Applications that appeal to the conscience require that pastors know the scriptures, their own hearts, the hearts of their people, the culture in which their people live, and a profound understanding of their congregation’s abundant temptations and trials.

In my preaching labs, I require students to make one application for each point of their sermon. In addition to retaining a congregation’s interest, this discipline forces them to think carefully (and I hope prayerfully) about their listeners. What does God’s word say to his those in various stages of Christian growth – from the unconverted to the young believer to the mature disciple. Whether struggling, tempted, and failing, or grieving, fearful, and anxious, the congregation must know that God is for them in Jesus Christ.

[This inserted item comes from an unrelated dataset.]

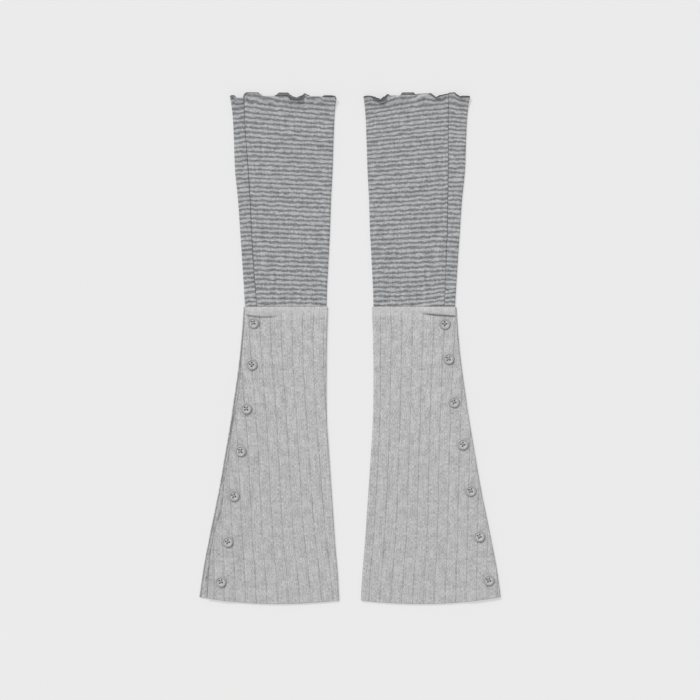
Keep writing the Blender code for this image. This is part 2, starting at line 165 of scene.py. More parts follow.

Every step forward in the pursuit of holiness calls for heart-felt thanksgiving and persevering trust in the Savior.

Throughout this section, Beeke offers practical advice on diverse matters: studying the scriptures and people; preaching the attributes of God, man’s original nobility, sin’s ruin, and Christ and his salvation; seeking the congregation’s repentance and holiness; preaching to the conscience; and preaching evangelistically.

I enthusiastically recommend Reformed Preaching. One of Beeke’s strengths is that he writes in the same way he encourages ministers to preach – he writes from the heart, to the heart. For five centuries, the Lord has given his church a succession of Reformed experiential preachers. Pastors and seminarians who want take their place among them will find this book invaluable. It encourages ministers – encourages me – to preach from the heart to the heart.